--- START ---
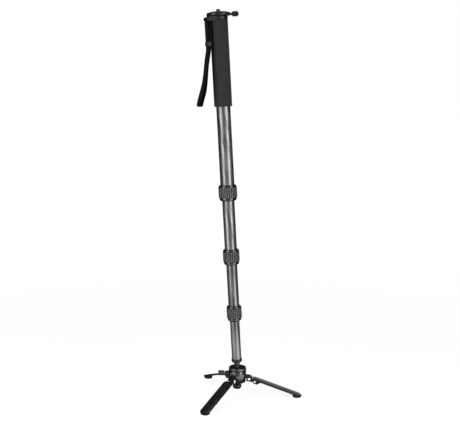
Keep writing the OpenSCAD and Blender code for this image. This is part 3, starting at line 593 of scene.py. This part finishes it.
def strap():
    """one closed band of webbing: a strip of its width, drawn along the run, then thickened"""
    path = strap_path()
    bm = bmesh.new()
    strip = [bm.verts.new((path[0].x, STRAP_W * (i / 8 - 0.5), path[0].y)) for i in range(9)]
    edges = [bm.edges.new(pair) for pair in zip(strip, strip[1:])]
    uv = bm.loops.layers.uv.new("cloth")
    gone = 0.0
    for a, b in zip(path, path[1:]):
        out = bmesh.ops.extrude_edge_only(bm, edges=edges)["geom"]
        verts = [g for g in out if isinstance(g, bmesh.types.BMVert)]
        edges = [g for g in out if isinstance(g, bmesh.types.BMEdge)]
        bmesh.ops.translate(bm, verts=verts, vec=(b.x - a.x, 0, b.y - a.y))
        for face in [g for g in out if isinstance(g, bmesh.types.BMFace)]:
            for loop in face.loops:
                along = gone + ((b - a).length if loop.vert in verts else 0)
                loop[uv].uv = (loop.vert.co.y * MM, along * MM)
        gone += (b - a).length
    bmesh.ops.remove_doubles(bm, verts=bm.verts, dist=WELD)
    bmesh.ops.recalc_face_normals(bm, faces=bm.faces)
    band = place("wrist_strap_webbing", bm, STRAP_SIDE, WEBBING, "strap", ("wrist_strap",),
                 sharp=180)
    thick = band.modifiers.new("thickness", "SOLIDIFY")
    thick.thickness = (STRAP_T - 0.1) * MM
    thick.offset = 0
    thick.use_even_offset = True
    edge = band.modifiers.new("selvedge", "BEVEL")
    edge.width = SELVEDGE * MM
    edge.segments = 2
    edge.limit_method = "ANGLE"
    edge.angle_limit = math.radians(50)


def stitches():
    """a sewn box on each run under the bracket, where the webbing is closed into a loop; it ends
    above the keeper's travel"""
    bm = bmesh.new()
    for run_x, out in STITCH_RUNS:
        for row in STITCH_ACROSS:
            for k in range(STITCH_COUNT):
                stitch = bmesh.ops.create_uvsphere(bm, u_segments=8, v_segments=6,
                                                   radius=1)["verts"]
                bmesh.ops.scale(bm, verts=stitch, vec=STITCH_SIZE)
                bmesh.ops.translate(bm, verts=stitch, vec=(
                    run_x + out * STITCH_OUT, row, STITCH_LOW + STITCH_STEP * k))
    uv = bm.loops.layers.uv.new("cloth")
    for face in bm.faces:
        for loop in face.loops:
            loop[uv].uv = (loop.vert.co.y * MM, loop.vert.co.z * MM)
    place("wrist_strap_stitching", bm, STRAP_SIDE, THREAD, "strap", ())


strap()
stitches()
eased("strap_keeper", 0.4, KEEPER_PLASTIC, "keeper")

# ---- floor, light and camera, in metres

# the floor's own glow, and how pale its matt part is, which takes the shadow
FLOOR_GLOW, FLOOR_MATT = 0.87, 0.22
# the dark studio's level towards the camera's side and towards the back
WORLD_FRONT, WORLD_BACK = 0.3, 0.1
# what mirrors see of the pale floor and wall on the camera's side
FILL_FLOOR, FILL_WALL = 0.6, 0.6
# how far from the middle the floor's glow and its fill come up
GLOW_RISE, FILL_RISE = (0.6, 2.5), (0.45, 0.9)
# where each panel fades in. The first three pairs are of a direction's y, which is 1 straight
# behind the object and -1 at the camera, and the tops are of its z
SWEEP_FOOT, SWEEP_WALL, FILL_SIDE = (0.955, 0.99), (0.86, 0.92), (-0.75, -0.92)
SWEEP_TOP, FILL_TOP = (0.32, 0.28), (0.35, 0.2)
# the middle of the shaft, at which the softboxes are aimed
LIT = Vector((-0.04, 0, 0.6))
# how many degrees each softbox stands round from the camera, and the level of the card below it
SOFTBOXES = {"left": (-50, 1.6), "right": (48, 2.4)}
SOFTBOX_AWAY, SOFTBOX_SIZE, SOFTBOX_WATTS = 0.95, (0.5, 1.2), 9
TOP_AT, TOP_AIM, TOP_SIZE, TOP_WATTS = (0.1, 0.2, 2.4), (0, 0, 0.4), (1.2, 1.2), 10
CARD_SIZE, CARD_NEAR = (0.4, 0.7), 0.14
# the camera stands where the photograph's did: 1.9 m off, looking so many degrees down
CAMERA_AT, CAMERA_DOWN, CAMERA_ROLL, LENS_MM = (-0.0495, -1.8802, 0.6864), 7.62, 1.3, 65.35


def panel(tree, direction, side, top):
    """1 in the directions where a pale panel hangs: to one side, and lower than its top"""
    facing = add(tree, "ShaderNodeVectorMath", {0: direction}, operation="NORMALIZE")
    axes = add(tree, "ShaderNodeSeparateXYZ", {0: facing})
    beside, below = (add(tree, "ShaderNodeMapRange", {0: axes.outputs[i], 1: edge[0], 2: edge[1]},
                         interpolation_type="SMOOTHSTEP") for i, edge in ((1, side), (2, top)))
    return add(tree, "ShaderNodeMath", {0: beside, 1: below}, operation="MULTIPLY")


def white_to_rays(tree, direction, sweep, fill, dim):
    """1 for the camera and through glass. Mirrors see the white sweep behind the object, the fill
    on the camera's side, and dim elsewhere, as all matt surfaces do."""
    front = add(tree, "ShaderNodeMath", {0: panel(tree, direction, FILL_SIDE, FILL_TOP), 1: fill},
                operation="MULTIPLY")
    panels = add(tree, "ShaderNodeMath", {
        0: panel(tree, direction, sweep, SWEEP_TOP), 1: front}, operation="MAXIMUM")
    rays = add(tree, "ShaderNodeLightPath")
    seen = add(tree, "ShaderNodeMath", {0: rays.outputs["Is Camera Ray"],
                                        1: rays.outputs["Is Transmission Ray"]},
               operation="MAXIMUM")
    mirrored = add(tree, "ShaderNodeMath", {0: rays.outputs["Is Glossy Ray"], 1: panels},
                   operation="MULTIPLY")
    both = add(tree, "ShaderNodeMath", {0: seen, 1: mirrored}, operation="MAXIMUM")
    return add(tree, "ShaderNodeMapRange", {0: both, 3: dim, 4: 1.0})


def floor():
    """a pale sweep that is white to the camera and keeps the object's shadow"""
    bm = bmesh.new()
    bmesh.ops.create_grid(bm, x_segments=1, y_segments=1, size=30)
    mat, tree = blank("white_sweep")
    where = add(tree, "ShaderNodeTexCoord").outputs["Object"]
    away = add(tree, "ShaderNodeVectorMath", {0: where}, operation="LENGTH").outputs["Value"]
    # the lamps light the sweep less far off, where its own glow makes up for it
    evened = add(tree, "ShaderNodeMapRange", {
        0: away, 1: GLOW_RISE[0], 2: GLOW_RISE[1], 3: FLOOR_GLOW, 4: 1.0})
    fill = add(tree, "ShaderNodeMapRange", {
        0: away, 1: FILL_RISE[0], 2: FILL_RISE[1], 3: 0, 4: FILL_FLOOR})
    white = white_to_rays(tree, where, SWEEP_FOOT, fill, 0)
    level = add(tree, "ShaderNodeMath", {0: white, 1: evened}, operation="MULTIPLY")
    glow = add(tree, "ShaderNodeEmission", {"Color": linear("#ffffff"), "Strength": level})
    matt = add(tree, "ShaderNodeBsdfDiffuse", {"Color": [FLOOR_MATT] * 3 + [1]})
    both = add(tree, "ShaderNodeAddShader", {0: glow, 1: matt})
    add(tree, "ShaderNodeOutputMaterial", {"Surface": both})
    ground = made("floor", bm, mat)
    ground.location.z = -0.0002


def softbox(name, where, target, size, power):
    """a rectangular lamp, aimed at the target"""
    lamp = bpy.data.lights.new(name, "AREA")
    lamp.shape = "RECTANGLE"
    lamp.size, lamp.size_y = size
    lamp.energy = power
    holder = bpy.data.objects.new(name, lamp)
    holder.location = where
    aim = Vector(target) - Vector(where)
    holder.rotation_euler = aim.to_track_quat("-Z", "Y").to_euler()
    bpy.context.scene.collection.objects.link(holder)


def low_card(name, azimuth, level):
    """a card on the floor under a softbox, that only shiny surfaces see: it carries the softbox's
    reflection down the lower tubes and the hub"""
    bm = bmesh.new()
    bmesh.ops.create_grid(bm, x_segments=1, y_segments=1, size=0.5)
    bmesh.ops.scale(bm, vec=(*CARD_SIZE, 1), verts=bm.verts)
    bmesh.ops.translate(bm, vec=(0, -CARD_NEAR - CARD_SIZE[1] / 2, 0.002), verts=bm.verts)
    mat, tree = blank(name)
    glow = add(tree, "ShaderNodeEmission", {"Color": linear("#ffffff"), "Strength": level})
    add(tree, "ShaderNodeOutputMaterial", {"Surface": glow})
    card = made(name, bm, mat)
    card.location = (LIT.x, 0, 0)
    card.rotation_euler.z = math.radians(azimuth)
    for sense in ("camera", "diffuse", "transmission", "volume_scatter", "shadow"):
        setattr(card, "visible_" + sense, False)


def studio():
    """the world: dark, with the white wall behind and the pale one on the camera's side"""
    world = bpy.data.worlds.new("studio")
    bpy.context.scene.world = world
    world.use_nodes = True
    tree = world.node_tree
    tree.nodes.clear()
    facing = add(tree, "ShaderNodeTexCoord").outputs["Generated"]
    front_to_back = add(tree, "ShaderNodeSeparateXYZ", {0: facing}).outputs[1]
    dim = add(tree, "ShaderNodeMapRange", {
        0: front_to_back, 1: -1, 2: 0.3, 3: WORLD_FRONT, 4: WORLD_BACK})
    level = white_to_rays(tree, facing, SWEEP_WALL, FILL_WALL, dim)
    sky = add(tree, "ShaderNodeBackground", {"Color": (1, 1, 1, 1), "Strength": level})
    add(tree, "ShaderNodeOutputWorld", {"Surface": sky})


def camera():
    """the photograph's viewpoint and frame"""
    lens = bpy.data.cameras.new("camera")
    lens.sensor_width = 36
    lens.lens = LENS_MM
    lens.clip_start, lens.clip_end = 0.05, 100
    holder = bpy.data.objects.new("camera", lens)
    holder.matrix_world = (Matrix.Translation(CAMERA_AT)
                           @ Matrix.Rotation(math.radians(90 - CAMERA_DOWN), 4, "X")
                           @ Matrix.Rotation(math.radians(CAMERA_ROLL), 4, "Z"))
    bpy.context.scene.collection.objects.link(holder)
    bpy.context.scene.camera = holder


floor()
for side, (azimuth, card_level) in SOFTBOXES.items():
    toward = Vector((math.sin(math.radians(azimuth)), -math.cos(math.radians(azimuth)), 0))
    softbox(side + "_softbox", LIT + SOFTBOX_AWAY * toward, LIT, SOFTBOX_SIZE, SOFTBOX_WATTS)
    low_card(side + "_low_card", azimuth, card_level)
softbox("top_softbox", TOP_AT, TOP_AIM, TOP_SIZE, TOP_WATTS)
studio()
camera()
bpy.context.scene.view_settings.view_transform = "Standard"

bpy.context.view_layer.update()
--- END ---
**CHALLENGE:** Print, please, the lines above from the very first through the one that holds "edge.angle_limit = math.radians(50)", both included, word for word and with nothing else.

**FINISHED ANSWER:**
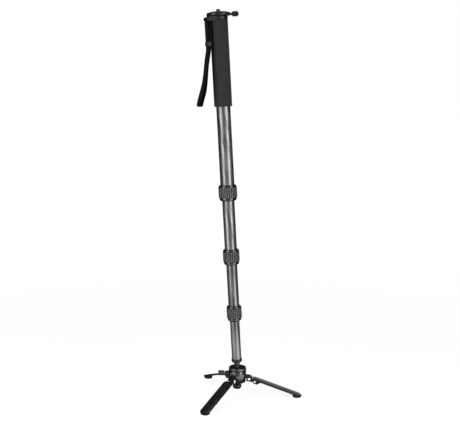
Keep writing the OpenSCAD and Blender code for this image. This is part 3, starting at line 593 of scene.py. This part finishes it.
def strap():
    """one closed band of webbing: a strip of its width, drawn along the run, then thickened"""
    path = strap_path()
    bm = bmesh.new()
    strip = [bm.verts.new((path[0].x, STRAP_W * (i / 8 - 0.5), path[0].y)) for i in range(9)]
    edges = [bm.edges.new(pair) for pair in zip(strip, strip[1:])]
    uv = bm.loops.layers.uv.new("cloth")
    gone = 0.0
    for a, b in zip(path, path[1:]):
        out = bmesh.ops.extrude_edge_only(bm, edges=edges)["geom"]
        verts = [g for g in out if isinstance(g, bmesh.types.BMVert)]
        edges = [g for g in out if isinstance(g, bmesh.types.BMEdge)]
        bmesh.ops.translate(bm, verts=verts, vec=(b.x - a.x, 0, b.y - a.y))
        for face in [g for g in out if isinstance(g, bmesh.types.BMFace)]:
            for loop in face.loops:
                along = gone + ((b - a).length if loop.vert in verts else 0)
                loop[uv].uv = (loop.vert.co.y * MM, along * MM)
        gone += (b - a).length
    bmesh.ops.remove_doubles(bm, verts=bm.verts, dist=WELD)
    bmesh.ops.recalc_face_normals(bm, faces=bm.faces)
    band = place("wrist_strap_webbing", bm, STRAP_SIDE, WEBBING, "strap", ("wrist_strap",),
                 sharp=180)
    thick = band.modifiers.new("thickness", "SOLIDIFY")
    thick.thickness = (STRAP_T - 0.1) * MM
    thick.offset = 0
    thick.use_even_offset = True
    edge = band.modifiers.new("selvedge", "BEVEL")
    edge.width = SELVEDGE * MM
    edge.segments = 2
    edge.limit_method = "ANGLE"
    edge.angle_limit = math.radians(50)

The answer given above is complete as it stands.